Four Georgian films are competing for Oscars nomination
Considering the requirements of the American Film Academy, a total of 4 applications were submitted from Georgia: “My Happy Family” (directors – Nana Ekvtimishvili and Simon Gross), “Hostages” (Rezo Gigineishvili), “Scary Mother” (Ana Urushadze), and “Luka” (Giorgi Barabadze).
The US will suspend the issuance of non-immigrant visas in Russia
The issuance of United States non-immigrant visas will be suspended from August 23 throughout the Russian Federation. From September 1st the procedure for issuing visas will be resumed, but only in Moscow. Visas will not be issued in the US consulates.
The gap between poor and rich has been growing in Russia
The salary data of first 6 months of 2017 was compared to that of the 2016. The growth of the gap has been explained by the increase in the income of the already wealthy, says Svobodnaya Pressa. Overall, it was noted that the income of Russian citizens has dropped by 11.2%.
Nino Sichinava is an International Relations student at Lazarski University (Poland) and Coventry University (UK). A contributor for Political Critique and European Alternatives.
Anna Azarova’s selection
This week, Hungarian media discussed recent proposals for an election reform. Eight months before the elections, a young initiative, the Common Country Movement (KOM) launched a campaign which aims at uniting all oppositional parties to advocate for a more proportional and balanced electoral system – which even the far-rightist Jobbik might join. KOM claims that should the proposal be rejected in the parliament, they will turn to non-violent civil disobedience until it is accepted.
Seizing the occasion, the up-and-coming Momentum party published their own proposal, too. According to Political Capital (PC), an independent policy analysis institute, although it is laudable that Momentum has identified the current system’s main problems, not all suggestions are all that… For example, PC claims that Momentum are disappointingly limiting their own reform by insisting on the 199-seat parliament, which, contrary to Momentum’s claims, would not be a solution for “simplifying” the process. Neither would be the “dismantling” of the winner-take-all mechanism, part of which would be the re-introduction of the second round – however, with the significant difference that before 2014 at least 3 parties could make it to the second round, in Momentum’s version only 2 would, which wouldn’t make much of a difference for the opposition.
Former MP–turned–anti-corruption journalist–turned social (but in a cool way) entrepreneur Gabor Vago, however, had a completely different suggestion: to vote not just for one candidate, but for first and second preference – and maybe even the last preference.
Kettős Mérce’s András Jámbor published his proposal as well, focusing more closely on one detail – as Jámbor claims, even a seemingly democratic electoral system can be hijacked to serve “oligarchs’ interests,” and thus the regulation of campaigns and party financing needs special attention.

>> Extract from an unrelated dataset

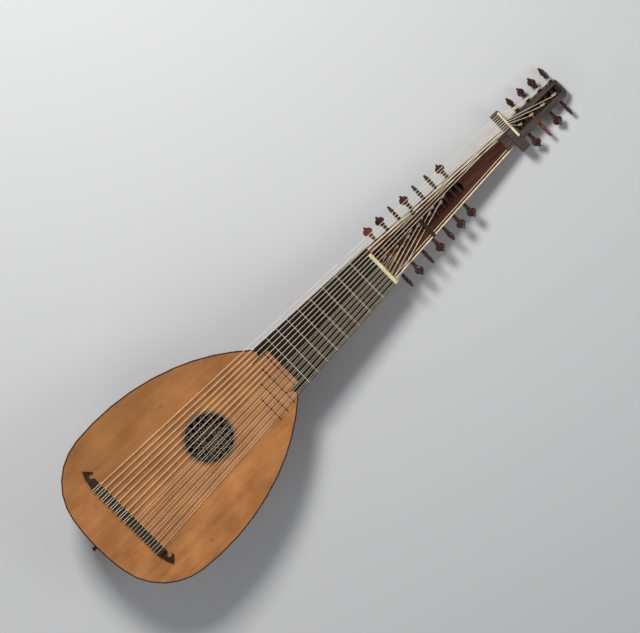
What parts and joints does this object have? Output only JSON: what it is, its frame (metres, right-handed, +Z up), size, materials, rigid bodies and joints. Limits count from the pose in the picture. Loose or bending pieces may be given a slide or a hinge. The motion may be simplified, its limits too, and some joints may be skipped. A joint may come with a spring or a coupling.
{
  "type": "lute",
  "caption": "Long-necked theorboed lute with ribbed bowl, pierced rose, tied frets, turning pegs in two pegboxes and gut strings, lying on its back.",
  "frame": {"origin": "centre of the bounding box on the surface that the lute lies on", "axes": "+Y along the neck towards the pegboxes, +Z up, +X to the treble side"},
  "size_m": [0.3658, 1.2884, 0.1778],
  "materials": {
    "rosewood_ribs": "gloss",
    "aged_spruce": "satin",
    "dark_edge": "satin",
    "bridge_wood": "satin",
    "ebony": "satin",
    "neck_veneer": "gloss",
    "aged_bone": "satin",
    "grey_brown_wood": "satin",
    "peg_wood": "gloss",
    "gut": "satin"
  },
  "bodies": {
    "root": {"bowl": "rosewood_ribs", "soundboard": "aged_spruce", "edge_binding": "dark_edge", "bridge": "bridge_wood", "body_fret_9": "ebony", "body_fret_10": "ebony", "body_fret_11": "ebony", "body_fret_12": "ebony", "neck": "neck_veneer", "fingerboard": "ebony", "main_nut": "aged_bone", "extension": "neck_veneer", "crossbar": "dark_edge", "upper_pegbox": "grey_brown_wood", "upper_nut": "aged_bone", "strap_button": "ebony", "course_1": "gut", "course_2": "gut", "course_3": "gut", "course_4": "gut", "course_5": "gut", "course_6": "gut", "bass_string_1": "gut", "bass_string_2": "gut", "bass_string_3": "gut", "bass_string_4": "gut", "bass_string_5": "gut", "bass_string_6": "gut", "bass_string_7": "gut", "bass_string_8": "gut"},
    "tied_fret_1": {"tied_fret_1": "gut"},
    "tied_fret_2": {"tied_fret_2": "gut"},
    "tied_fret_3": {"tied_fret_3": "gut"},
    "tied_fret_4": {"tied_fret_4": "gut"},
    "tied_fret_5": {"tied_fret_5": "gut"},
    "tied_fret_6": {"tied_fret_6": "gut"},
    "tied_fret_7": {"tied_fret_7": "gut"},
    "tied_fret_8": {"tied_fret_8": "gut"},
    "main_peg_right_1": {"main_peg_right_1": "peg_wood"},
    "main_peg_left_1": {"main_peg_left_1": "peg_wood"},
    "main_peg_right_2": {"main_peg_right_2": "peg_wood"},
    "main_peg_left_2": {"main_peg_left_2": "peg_wood"},
    "main_peg_right_3": {"main_peg_right_3": "peg_wood"},
    "main_peg_left_3": {"main_peg_left_3": "peg_wood"},
    "main_peg_right_4": {"main_peg_right_4": "peg_wood"},
    "main_peg_left_4": {"main_peg_left_4": "peg_wood"},
    "main_peg_right_5": {"main_peg_right_5": "peg_wood"},
    "main_peg_left_5": {"main_peg_left_5": "peg_wood"},
    "main_peg_right_6": {"main_peg_right_6": "peg_wood"},
    "main_peg_left_6": {"main_peg_left_6": "peg_wood"},
    "main_peg_right_7": {"main_peg_right_7": "peg_wood"},
    "main_peg_left_7": {"main_peg_left_7": "peg_wood"},
    "upper_peg_right_1": {"upper_peg_right_1": "peg_wood"},
    "upper_peg_left_1": {"upper_peg_left_1": "peg_wood"},
    "upper_peg_right_2": {"upper_peg_right_2": "peg_wood"},
    "upper_peg_left_2": {"upper_peg_left_2": "peg_wood"},
    "upper_peg_right_3": {"upper_peg_right_3": "peg_wood"},
    "upper_peg_left_3": {"upper_peg_left_3": "peg_wood"},
    "upper_peg_right_4": {"upper_peg_right_4": "peg_wood"},
    "upper_peg_left_4": {"upper_peg_left_4": "peg_wood"}
  },
  "joints": [
    {"name": "tied_fret_1_slide", "type": "slide", "parent": "root", "child": "tied_fret_1", "axis": [0, 0.9934, -0.1148], "range_m": [-0.003, 0.003]},
    {"name": "tied_fret_2_slide", "type": "slide", "parent": "root", "child": "tied_fret_2", "axis": [0, 0.9934, -0.1148], "range_m": [-0.003, 0.003]},
    {"name": "tied_fret_3_slide", "type": "slide", "parent": "root", "child": "tied_fret_3", "axis": [0, 0.9934, -0.1148], "range_m": [-0.003, 0.003]},
    {"name": "tied_fret_4_slide", "type": "slide", "parent": "root", "child": "tied_fret_4", "axis": [0, 0.9934, -0.1148], "range_m": [-0.003, 0.003]},
    {"name": "tied_fret_5_slide", "type": "slide", "parent": "root", "child": "tied_fret_5", "axis": [0, 0.9934, -0.1148], "range_m": [-0.003, 0.003]},
    {"name": "tied_fret_6_slide", "type": "slide", "parent": "root", "child": "tied_fret_6", "axis": [0, 0.9934, -0.1148], "range_m": [-0.003, 0.003]},
    {"name": "tied_fret_7_slide", "type": "slide", "parent": "root", "child": "tied_fret_7", "axis": [0, 0.9934, -0.1148], "range_m": [-0.003, 0.003]},
    {"name": "tied_fret_8_slide", "type": "slide", "parent": "root", "child": "tied_fret_8", "axis": [0, 0.9934, -0.1148], "range_m": [-0.003, 0.003]},
    {"name": "main_peg_right_1_turn", "type": "hinge", "parent": "root", "child": "main_peg_right_1", "pos_m": [0.03372, 0.16352, 0.06905], "axis": [1, 0, 0], "continuous": true},
    {"name": "main_peg_left_1_turn", "type": "hinge", "parent": "root", "child": "main_peg_left_1", "pos_m": [-0.04616, 0.17345, 0.0679], "axis": [1, 0, 0], "continuous": true},
    {"name": "main_peg_right_2_turn", "type": "hinge", "parent": "root", "child": "main_peg_right_2", "pos_m": [0.03166, 0.19392, 0.06554], "axis": [1, 0, 0], "continuous": true},
    {"name": "main_peg_left_2_turn", "type": "hinge", "parent": "root", "child": "main_peg_left_2", "pos_m": [-0.04432, 0.20445, 0.06432], "axis": [1, 0, 0], "continuous": true},
    {"name": "main_peg_right_3_turn", "type": "hinge", "parent": "root", "child": "main_peg_right_3", "pos_m": [0.0296, 0.22432, 0.06203], "axis": [1, 0, 0], "continuous": true},
    {"name": "main_peg_left_3_turn", "type": "hinge", "parent": "root", "child": "main_peg_left_3", "pos_m": [-0.04248, 0.23544, 0.06074], "axis": [1, 0, 0], "continuous": true},
    {"name": "main_peg_right_4_turn", "type": "hinge", "parent": "root", "child": "main_peg_right_4", "pos_m": [0.02754, 0.25471, 0.05851], "axis": [1, 0, 0], "continuous": true},
    {"name": "main_peg_left_4_turn", "type": "hinge", "parent": "root", "child": "main_peg_left_4", "pos_m": [-0.04065, 0.26644, 0.05716], "axis": [1, 0, 0], "continuous": true},
    {"name": "main_peg_right_5_turn", "type": "hinge", "parent": "root", "child": "main_peg_right_5", "pos_m": [0.02548, 0.28511, 0.055], "axis": [1, 0, 0], "continuous": true},
    {"name": "main_peg_left_5_turn", "type": "hinge", "parent": "root", "child": "main_peg_left_5", "pos_m": [-0.03881, 0.29743, 0.05358], "axis": [1, 0, 0], "continuous": true},
    {"name": "main_peg_right_6_turn", "type": "hinge", "parent": "root", "child": "main_peg_right_6", "pos_m": [0.02341, 0.31551, 0.05149], "axis": [1, 0, 0], "continuous": true},
    {"name": "main_peg_left_6_turn", "type": "hinge", "parent": "root", "child": "main_peg_left_6", "pos_m": [-0.03697, 0.32842, 0.05], "axis": [1, 0, 0], "continuous": true},
    {"name": "main_peg_right_7_turn", "type": "hinge", "parent": "root", "child": "main_peg_right_7", "pos_m": [0.02135, 0.34591, 0.04798], "axis": [1, 0, 0], "continuous": true},
    {"name": "main_peg_left_7_turn", "type": "hinge", "parent": "root", "child": "main_peg_left_7", "pos_m": [-0.03513, 0.35942, 0.04642], "axis": [1, 0, 0], "continuous": true},
    {"name": "upper_peg_right_1_turn", "type": "hinge", "parent": "root", "child": "upper_peg_right_1", "pos_m": [0.01173, 0.53293, 0.02868], "axis": [1, 0, 0], "continuous": true},
    {"name": "upper_peg_left_1_turn", "type": "hinge", "parent": "root", "child": "upper_peg_left_1", "pos_m": [-0.03269, 0.54823, 0.02691], "axis": [1, 0, 0], "continuous": true},
    {"name": "upper_peg_right_2_turn", "type": "hinge", "parent": "root", "child": "upper_peg_right_2", "pos_m": [0.01114, 0.56233, 0.02528], "axis": [1, 0, 0], "continuous": true},
    {"name": "upper_peg_left_2_turn", "type": "hinge", "parent": "root", "child": "upper_peg_left_2", "pos_m": [-0.03188, 0.57684, 0.02361], "axis": [1, 0, 0], "continuous": true},
    {"name": "upper_peg_right_3_turn", "type": "hinge", "parent": "root", "child": "upper_peg_right_3", "pos_m": [0.01054, 0.59174, 0.02189], "axis": [1, 0, 0], "continuous": true},
    {"name": "upper_peg_left_3_turn", "type": "hinge", "parent": "root", "child": "upper_peg_left_3", "pos_m": [-0.03107, 0.60545, 0.0203], "axis": [1, 0, 0], "continuous": true},
    {"name": "upper_peg_right_4_turn", "type": "hinge", "parent": "root", "child": "upper_peg_right_4", "pos_m": [0.00995, 0.62114, 0.01849], "axis": [1, 0, 0], "continuous": true},
    {"name": "upper_peg_left_4_turn", "type": "hinge", "parent": "root", "child": "upper_peg_left_4", "pos_m": [-0.03027, 0.63406, 0.017], "axis": [1, 0, 0], "continuous": true}
  ]
}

For example, in Jámbor’s version private donations would be forbidden, and state support would be distributed not according to the parties’ previous results, but according to the citizen recommendations during that same campaign.
Anna Azarova is a graduate student in Budapest and a freelance translator.

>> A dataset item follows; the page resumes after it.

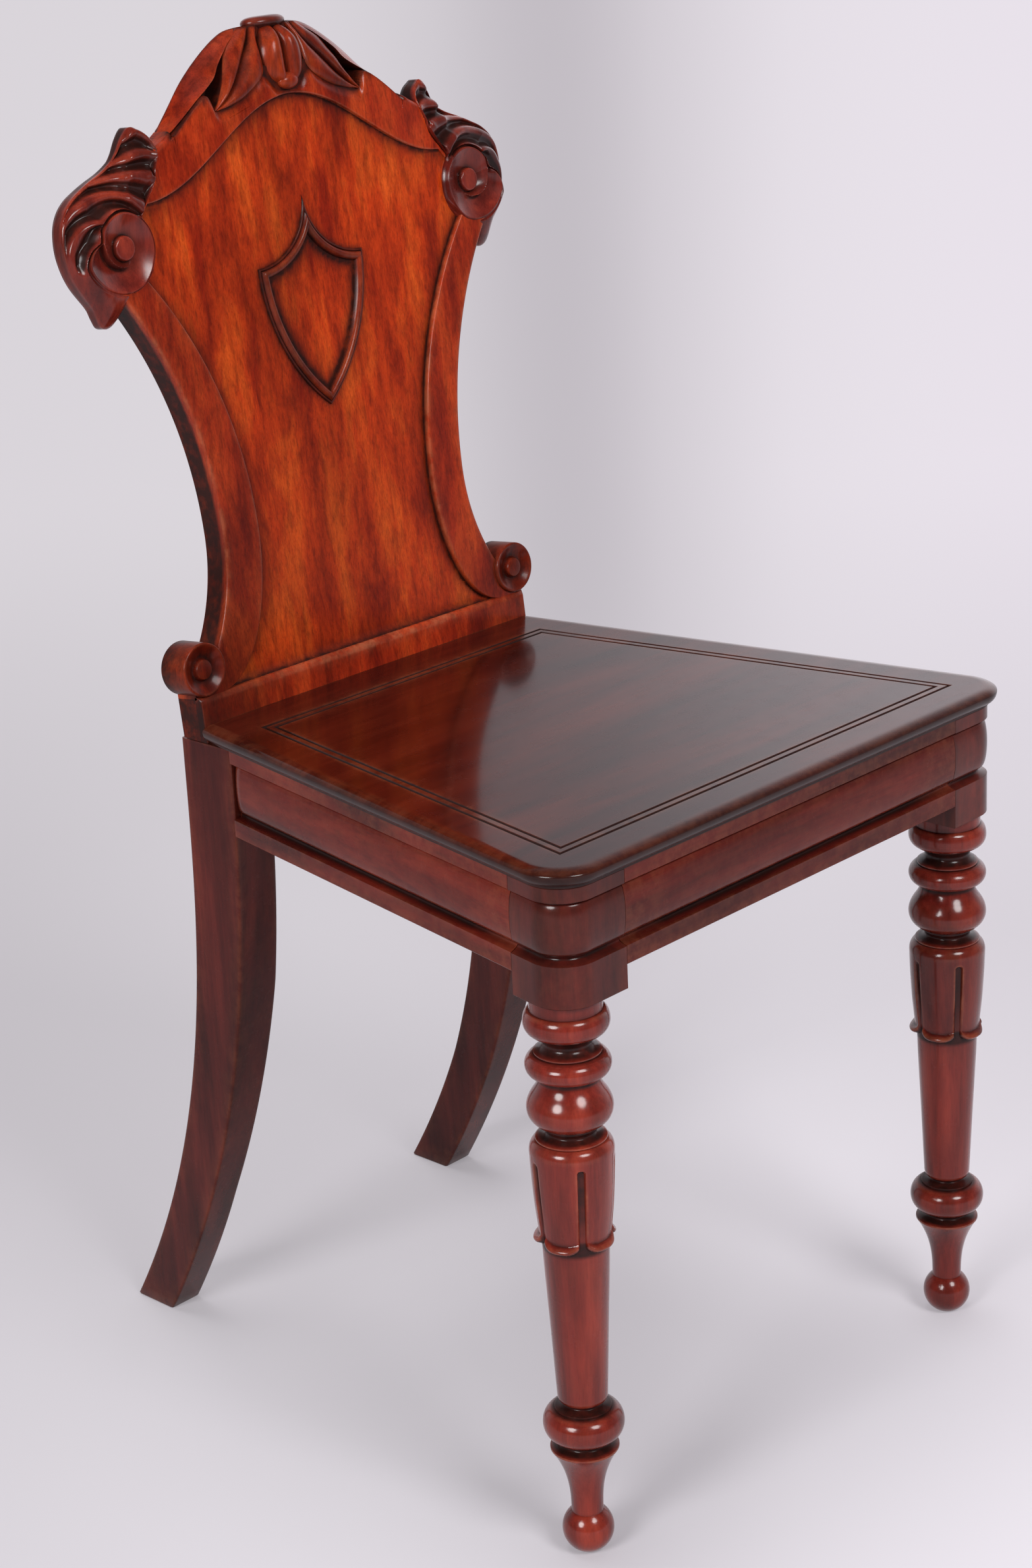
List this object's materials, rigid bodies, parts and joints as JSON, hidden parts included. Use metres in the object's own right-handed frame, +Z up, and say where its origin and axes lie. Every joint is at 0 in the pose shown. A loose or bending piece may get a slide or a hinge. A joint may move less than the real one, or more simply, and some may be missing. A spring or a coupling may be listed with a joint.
{
  "type": "hall chair",
  "caption": "Carved hall chair in polished mahogany with a raked shield-shaped back, solid moulded seat, turned and lappeted front legs and swept rear legs.",
  "frame": {"origin": "on the floor, at the middle of the chair's bounding box seen from above", "axes": "+Z up, the sitter faces -Y, +X to the sitter's left"},
  "size_m": [0.4228, 0.4798, 0.8562],
  "materials": {
    "seat": "glossy French polish",
    "seat_rails": "glossy French polish",
    "front_legs": "glossy French polish",
    "rear_legs": "glossy French polish",
    "back_board": "glossy French polish",
    "back_border": "glossy French polish",
    "carving": "glossy French polish, worn on its arrises",
    "secondary_wood": "unpolished",
    "screws": "dull"
  },
  "bodies": {
    "root": {"seat_top": "seat", "front_rail": "seat_rails", "left_side_rail": "seat_rails", "right_side_rail": "seat_rails", "front_left_leg": "front_legs", "front_right_leg": "front_legs", "rear_left_leg": "rear_legs", "rear_right_leg": "rear_legs", "back_bottom_rail": "back_border", "left_back_stile": "back_border", "right_back_stile": "back_border", "crest_rail": "back_border", "crest_carving": "carving", "crest_cap": "carving", "left_shoulder_scroll": "carving", "right_shoulder_scroll": "carving", "shield_moulding": "back_border", "back_board": "back_board", "back_rail": "secondary_wood", "front_left_corner_block": "secondary_wood", "front_right_corner_block": "secondary_wood", "rear_left_corner_block": "secondary_wood", "rear_right_corner_block": "secondary_wood", "front_left_seat_screw": "screws", "front_right_seat_screw": "screws", "rear_left_seat_screw": "screws", "rear_right_seat_screw": "screws", "left_crest_dowel": "secondary_wood", "right_crest_dowel": "secondary_wood", "left_shoulder_dowel": "secondary_wood", "right_shoulder_dowel": "secondary_wood"}
  },
  "joints": []
}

Sofiia Shevchuk’s selection
The attitude of Russian population towards Ukrainians has changed. Russians are tired of constant news about Donbas, Ukraine and the US. Instead, they require more information about their domestic situation connected to the everyday life of the ordinary citizens. Thus, the political campaign for the next elections will look different from the one it was before and will touch more internal problems.
Ukrainian media have noticed that after the terrorist attack in Barcelona on August 17, Twitter users started to post more cats. With respect towards the victims and their privacy, users started to post cats for terrorist organisations to get lost and not to receive the information about losses. In such a way Twitter users tried to create an obstacle for the terrorists to reach their main goals: full media coverage and scared citizens.
Last week Kyiv was assessed as one of the worst cities in the Liveability 2017 ranking by The Economist Intelligence Unit. Although, there were a lot of people who did not agree on that, including the comment of Marius Janukonis under one of the Twitter posts. Mr. Ambassador mentioned: “Kyiv might not be in Top10, but criteria for this ranking need reviewing. Living standards here hardly reflect the conflict in the East.” At the same time, Business Insider put Lviv, another city in Ukraine, to the list of must-see places across the globe that everyone should visit in their lifetime.
According to the statistics center Watcher, the number of Ukrainians registered on Instagram increased during last two months for more 400 thousand and now there are 6 million accounts officially registered. However, Facebook after reaching the peak point on 19th June of 9 million users, has not changed much since then. Such increased interest from the side of Ukrainian users can be explained by the fact that Ukrainian president has forbidden to use the Russian social media like “Vkontakte” and “Odnoklasniki”.
Sofiia Shevchuk is a student of International Relations and European Studies at Lazarski University, and Coventry University. She is interested in the perception of Ukraine in the world and the development of media and communications in the XXI century.